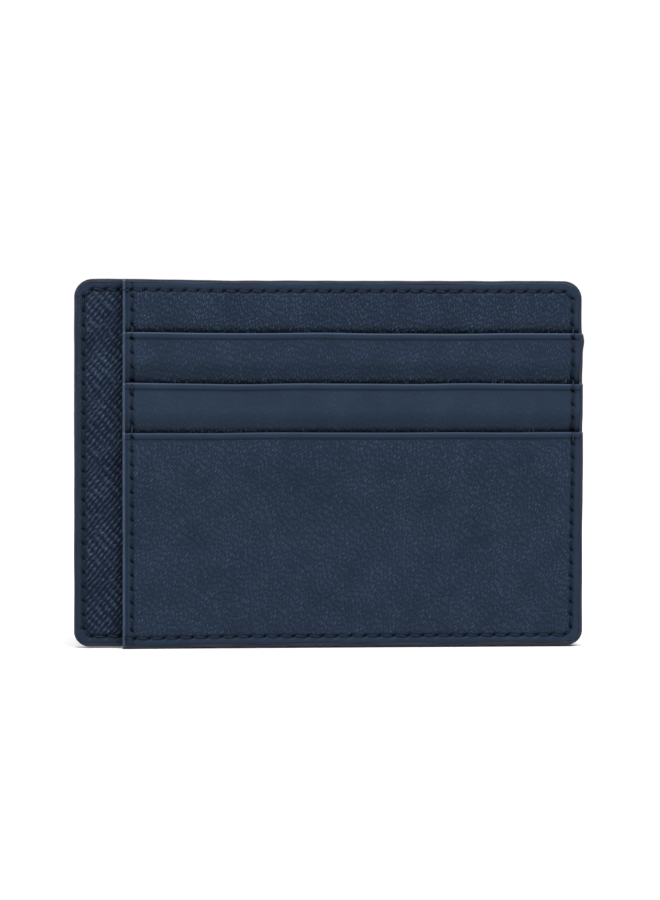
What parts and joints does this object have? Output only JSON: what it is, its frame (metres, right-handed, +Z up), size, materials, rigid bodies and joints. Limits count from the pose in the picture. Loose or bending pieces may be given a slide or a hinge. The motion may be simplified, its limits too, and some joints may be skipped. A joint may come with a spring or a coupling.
{
  "type": "card holder",
  "caption": "Slim leather card holder with stepped card slots behind turned hems and a slip pocket open to one side.",
  "frame": {"origin": "under the middle of the holder, on the surface that its bottom edge stands on", "axes": "+X to the right seen from the front, -Y out of the front with the card slots, +Z up towards the slot mouths"},
  "size_m": [0.102, 0.0056, 0.0736],
  "materials": {
    "outer_leather": "cross-grain embossed calf leather, dark navy, satin",
    "edge_paint": "built-up flexible edge paint, dark navy, satin",
    "sewing_thread": "twisted polyester sewing thread, navy",
    "lining_textile": "thin woven twill lining, dark navy",
    "stiffener_board": "bonded leather-fibre board, matte",
    "hem_tape": "thin woven reinforcing tape, off-white"
  },
  "bodies": {
    "root": {"rear_panel": "outer_leather", "rear_board": "stiffener_board", "inner_panel": "outer_leather", "side_pocket_lining": "lining_textile", "slot_back_lining": "lining_textile", "top_band": "outer_leather", "upper_pocket_leather": "outer_leather", "upper_pocket_tape": "hem_tape", "upper_pocket_lining": "lining_textile", "middle_pocket_leather": "outer_leather", "middle_pocket_tape": "hem_tape", "middle_pocket_lining": "lining_textile", "front_pocket_leather": "outer_leather", "front_pocket_tape": "hem_tape", "front_pocket_lining": "lining_textile", "perimeter_edge_coat": "edge_paint", "mouth_edge_coat": "edge_paint", "perimeter_needle_thread": "sewing_thread", "perimeter_bobbin_thread": "sewing_thread", "mouth_needle_thread": "sewing_thread", "mouth_bobbin_thread": "sewing_thread", "upper_lining_seam_thread": "sewing_thread", "middle_lining_seam_thread": "sewing_thread"}
  },
  "joints": []
}
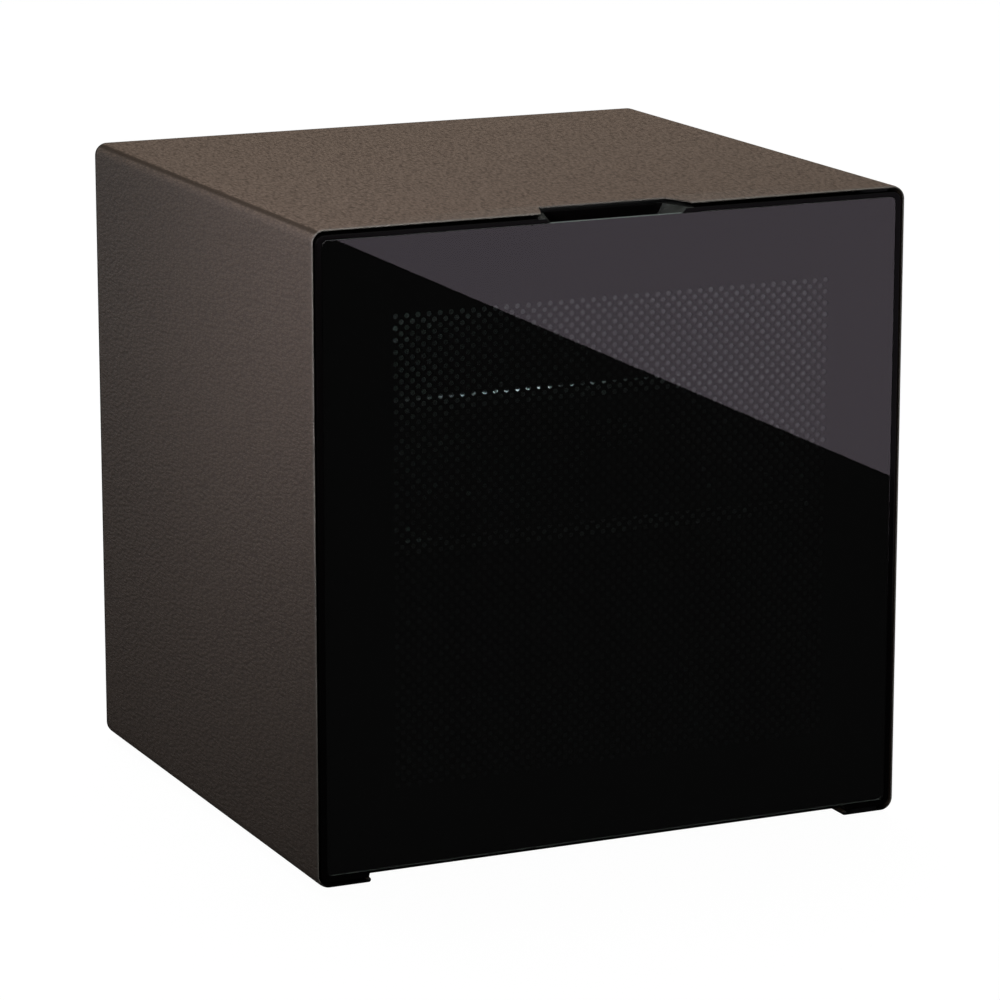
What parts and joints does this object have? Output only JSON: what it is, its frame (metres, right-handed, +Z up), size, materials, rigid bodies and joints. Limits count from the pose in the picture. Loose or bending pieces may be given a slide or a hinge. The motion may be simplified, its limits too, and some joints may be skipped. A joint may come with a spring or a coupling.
{
  "type": "countertop refrigerator",
  "caption": "Cube-shaped countertop refrigerator: textured steel sleeve, inset black glass door with a dotted window, finger grip in the top edge, compressor machine at the rear.",
  "frame": {"origin": "floor level under the middle of the cabinet", "axes": "+Z up, the door faces -Y, +X towards the hinge side (right, seen from the front)"},
  "size_m": [0.55, 0.519, 0.562],
  "materials": {
    "brown_coated_steel": "fine textured powder coat",
    "galvanised_steel": "galvanised",
    "black_steel": "satin black paint",
    "insulating_foam": "rigid polyurethane foam",
    "dark_liner_plastic": "fine matt moulding",
    "black_gloss_plastic": "high gloss moulding",
    "black_rubber": "matt",
    "tinted_glass": "polished",
    "shelf_glass": "polished",
    "printed_layer": "ceramic print",
    "aluminium": "satin",
    "zinc_plated_steel": "zinc plated",
    "pale_plastic": "moulded",
    "copper": "drawn tube",
    "lamp_plastic": "frosted",
    "circuit_board": "lacquered",
    "grey_plastic": "moulded"
  },
  "bodies": {
    "cabinet": {"back_panel": "galvanised_steel", "base_tray": "galvanised_steel", "capillary_tube": "copper", "compressor_grommet_1": "black_rubber", "compressor_grommet_2": "black_rubber", "compressor_grommet_3": "black_rubber", "compressor_grommet_4": "black_rubber", "compressor_mounting_plate": "black_steel", "compressor_shell": "black_steel", "condenser_bracket_left": "galvanised_steel", "condenser_bracket_right": "galvanised_steel", "condenser_coil": "black_steel", "condenser_plate": "black_steel", "control_housing": "dark_liner_plastic", "discharge_line": "copper", "drain_tube": "grey_plastic", "drip_gutter": "grey_plastic", "evaporation_pan": "dark_liner_plastic", "evaporator_plate": "aluminium", "filter_drier": "copper", "foot_front_left": "black_rubber", "foot_front_right": "black_rubber", "foot_rear_left": "black_rubber", "foot_rear_right": "black_rubber", "front_frame": "black_steel", "hinge_bracket_lower": "black_steel", "hinge_bracket_upper": "black_steel", "hinge_pin_lower": "zinc_plated_steel", "hinge_pin_upper": "zinc_plated_steel", "inner_liner": "dark_liner_plastic", "insulation_foam": "insulating_foam", "lamp_lens": "lamp_plastic", "led_strip": "circuit_board", "motor_lead": "black_rubber", "outer_sleeve": "brown_coated_steel", "power_inlet": "dark_liner_plastic", "process_tube": "copper", "relay_cover": "dark_liner_plastic", "sensor_tube": "copper", "shelf_front_trim_lower": "aluminium", "shelf_front_trim_upper": "aluminium", "shelf_glass_lower": "shelf_glass", "shelf_glass_upper": "shelf_glass", "shelf_rear_trim_lower": "aluminium", "shelf_rear_trim_upper": "aluminium", "suction_line": "copper", "thermostat_switch": "grey_plastic"},
    "door": {"door_frame": "black_gloss_plastic", "door_glass_outer": "tinted_glass", "printed_screen": "printed_layer", "glazing_spacer": "aluminium", "door_glass_inner": "tinted_glass", "door_inner_frame": "dark_liner_plastic", "door_gasket": "black_rubber", "hinge_bush_lower": "pale_plastic", "hinge_bush_upper": "pale_plastic"},
    "knob": {"thermostat_knob": "grey_plastic"}
  },
  "joints": [
    {"name": "door_swing", "type": "hinge", "parent": "cabinet", "child": "door", "pos_m": [0.2514, -0.25, 0.28], "axis": [0, 0, 1], "range_deg": [0, 110]},
    {"name": "thermostat_turn", "type": "hinge", "parent": "cabinet", "child": "knob", "pos_m": [0.055, -0.1518, 0.4997], "axis": [0, 1, 0], "range_deg": [0, 270]}
  ]
}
--
■ **GOAL OF THE EXERCISE**: The records above are to be copied in full, exactly as written.

■ **WRITTEN ANSWER**:
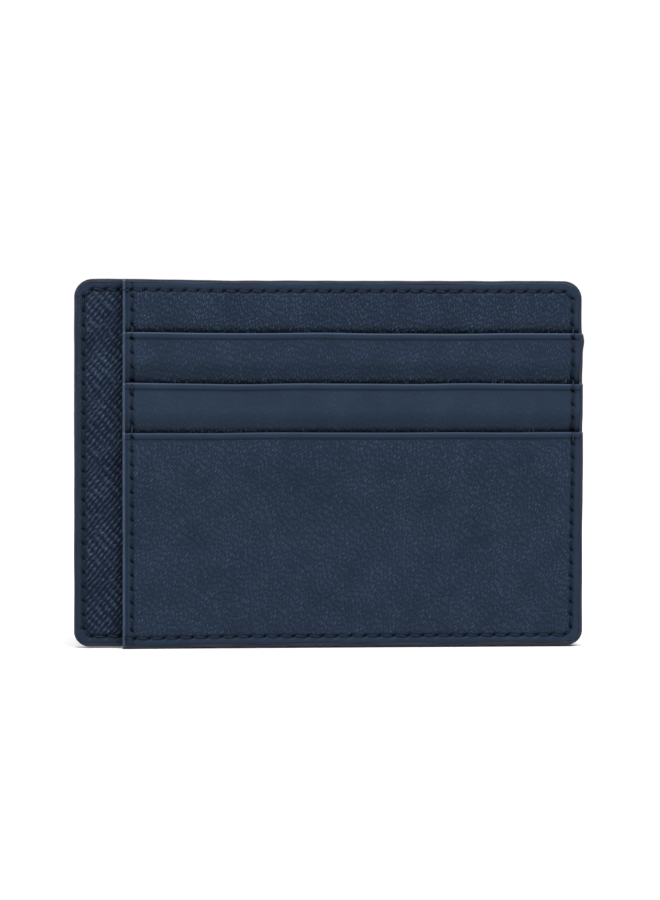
What parts and joints does this object have? Output only JSON: what it is, its frame (metres, right-handed, +Z up), size, materials, rigid bodies and joints. Limits count from the pose in the picture. Loose or bending pieces may be given a slide or a hinge. The motion may be simplified, its limits too, and some joints may be skipped. A joint may come with a spring or a coupling.
{
  "type": "card holder",
  "caption": "Slim leather card holder with stepped card slots behind turned hems and a slip pocket open to one side.",
  "frame": {"origin": "under the middle of the holder, on the surface that its bottom edge stands on", "axes": "+X to the right seen from the front, -Y out of the front with the card slots, +Z up towards the slot mouths"},
  "size_m": [0.102, 0.0056, 0.0736],
  "materials": {
    "outer_leather": "cross-grain embossed calf leather, dark navy, satin",
    "edge_paint": "built-up flexible edge paint, dark navy, satin",
    "sewing_thread": "twisted polyester sewing thread, navy",
    "lining_textile": "thin woven twill lining, dark navy",
    "stiffener_board": "bonded leather-fibre board, matte",
    "hem_tape": "thin woven reinforcing tape, off-white"
  },
  "bodies": {
    "root": {"rear_panel": "outer_leather", "rear_board": "stiffener_board", "inner_panel": "outer_leather", "side_pocket_lining": "lining_textile", "slot_back_lining": "lining_textile", "top_band": "outer_leather", "upper_pocket_leather": "outer_leather", "upper_pocket_tape": "hem_tape", "upper_pocket_lining": "lining_textile", "middle_pocket_leather": "outer_leather", "middle_pocket_tape": "hem_tape", "middle_pocket_lining": "lining_textile", "front_pocket_leather": "outer_leather", "front_pocket_tape": "hem_tape", "front_pocket_lining": "lining_textile", "perimeter_edge_coat": "edge_paint", "mouth_edge_coat": "edge_paint", "perimeter_needle_thread": "sewing_thread", "perimeter_bobbin_thread": "sewing_thread", "mouth_needle_thread": "sewing_thread", "mouth_bobbin_thread": "sewing_thread", "upper_lining_seam_thread": "sewing_thread", "middle_lining_seam_thread": "sewing_thread"}
  },
  "joints": []
}
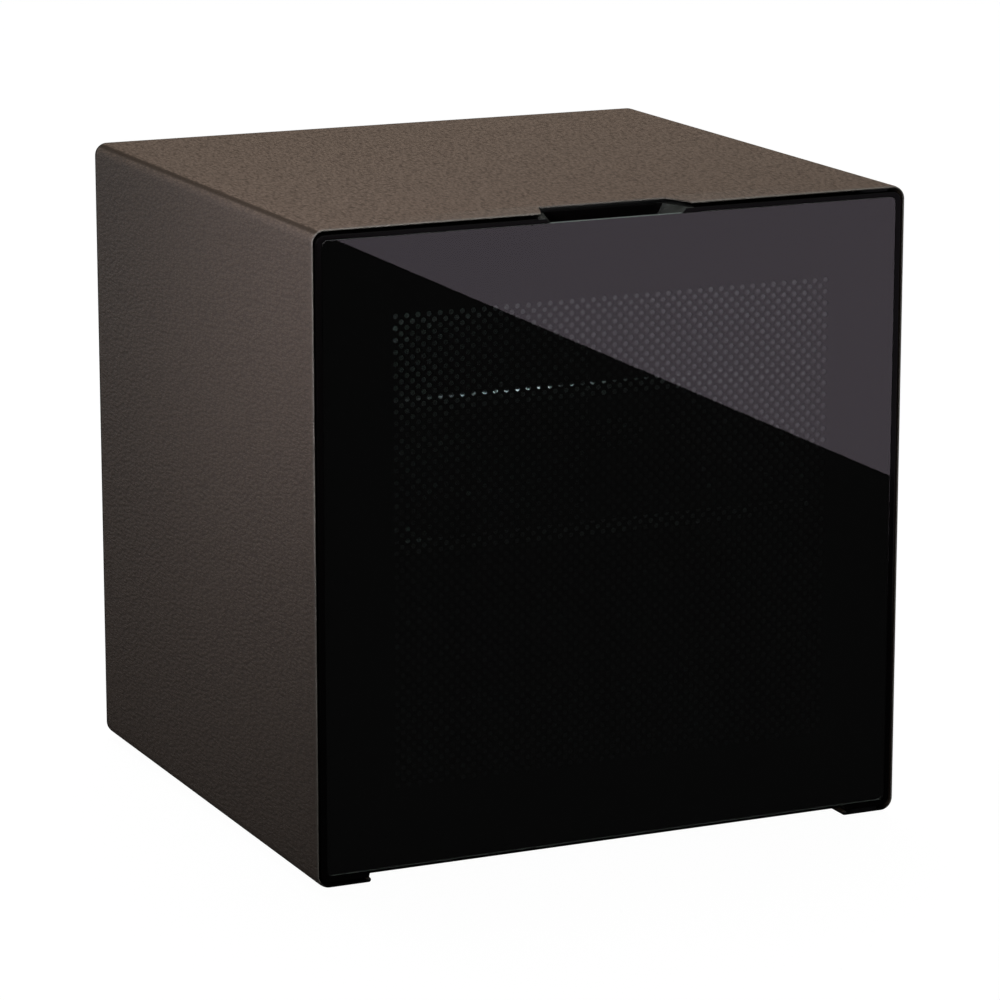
What parts and joints does this object have? Output only JSON: what it is, its frame (metres, right-handed, +Z up), size, materials, rigid bodies and joints. Limits count from the pose in the picture. Loose or bending pieces may be given a slide or a hinge. The motion may be simplified, its limits too, and some joints may be skipped. A joint may come with a spring or a coupling.
{
  "type": "countertop refrigerator",
  "caption": "Cube-shaped countertop refrigerator: textured steel sleeve, inset black glass door with a dotted window, finger grip in the top edge, compressor machine at the rear.",
  "frame": {"origin": "floor level under the middle of the cabinet", "axes": "+Z up, the door faces -Y, +X towards the hinge side (right, seen from the front)"},
  "size_m": [0.55, 0.519, 0.562],
  "materials": {
    "brown_coated_steel": "fine textured powder coat",
    "galvanised_steel": "galvanised",
    "black_steel": "satin black paint",
    "insulating_foam": "rigid polyurethane foam",
    "dark_liner_plastic": "fine matt moulding",
    "black_gloss_plastic": "high gloss moulding",
    "black_rubber": "matt",
    "tinted_glass": "polished",
    "shelf_glass": "polished",
    "printed_layer": "ceramic print",
    "aluminium": "satin",
    "zinc_plated_steel": "zinc plated",
    "pale_plastic": "moulded",
    "copper": "drawn tube",
    "lamp_plastic": "frosted",
    "circuit_board": "lacquered",
    "grey_plastic": "moulded"
  },
  "bodies": {
    "cabinet": {"back_panel": "galvanised_steel", "base_tray": "galvanised_steel", "capillary_tube": "copper", "compressor_grommet_1": "black_rubber", "compressor_grommet_2": "black_rubber", "compressor_grommet_3": "black_rubber", "compressor_grommet_4": "black_rubber", "compressor_mounting_plate": "black_steel", "compressor_shell": "black_steel", "condenser_bracket_left": "galvanised_steel", "condenser_bracket_right": "galvanised_steel", "condenser_coil": "black_steel", "condenser_plate": "black_steel", "control_housing": "dark_liner_plastic", "discharge_line": "copper", "drain_tube": "grey_plastic", "drip_gutter": "grey_plastic", "evaporation_pan": "dark_liner_plastic", "evaporator_plate": "aluminium", "filter_drier": "copper", "foot_front_left": "black_rubber", "foot_front_right": "black_rubber", "foot_rear_left": "black_rubber", "foot_rear_right": "black_rubber", "front_frame": "black_steel", "hinge_bracket_lower": "black_steel", "hinge_bracket_upper": "black_steel", "hinge_pin_lower": "zinc_plated_steel", "hinge_pin_upper": "zinc_plated_steel", "inner_liner": "dark_liner_plastic", "insulation_foam": "insulating_foam", "lamp_lens": "lamp_plastic", "led_strip": "circuit_board", "motor_lead": "black_rubber", "outer_sleeve": "brown_coated_steel", "power_inlet": "dark_liner_plastic", "process_tube": "copper", "relay_cover": "dark_liner_plastic", "sensor_tube": "copper", "shelf_front_trim_lower": "aluminium", "shelf_front_trim_upper": "aluminium", "shelf_glass_lower": "shelf_glass", "shelf_glass_upper": "shelf_glass", "shelf_rear_trim_lower": "aluminium", "shelf_rear_trim_upper": "aluminium", "suction_line": "copper", "thermostat_switch": "grey_plastic"},
    "door": {"door_frame": "black_gloss_plastic", "door_glass_outer": "tinted_glass", "printed_screen": "printed_layer", "glazing_spacer": "aluminium", "door_glass_inner": "tinted_glass", "door_inner_frame": "dark_liner_plastic", "door_gasket": "black_rubber", "hinge_bush_lower": "pale_plastic", "hinge_bush_upper": "pale_plastic"},
    "knob": {"thermostat_knob": "grey_plastic"}
  },
  "joints": [
    {"name": "door_swing", "type": "hinge", "parent": "cabinet", "child": "door", "pos_m": [0.2514, -0.25, 0.28], "axis": [0, 0, 1], "range_deg": [0, 110]},
    {"name": "thermostat_turn", "type": "hinge", "parent": "cabinet", "child": "knob", "pos_m": [0.055, -0.1518, 0.4997], "axis": [0, 1, 0], "range_deg": [0, 270]}
  ]
}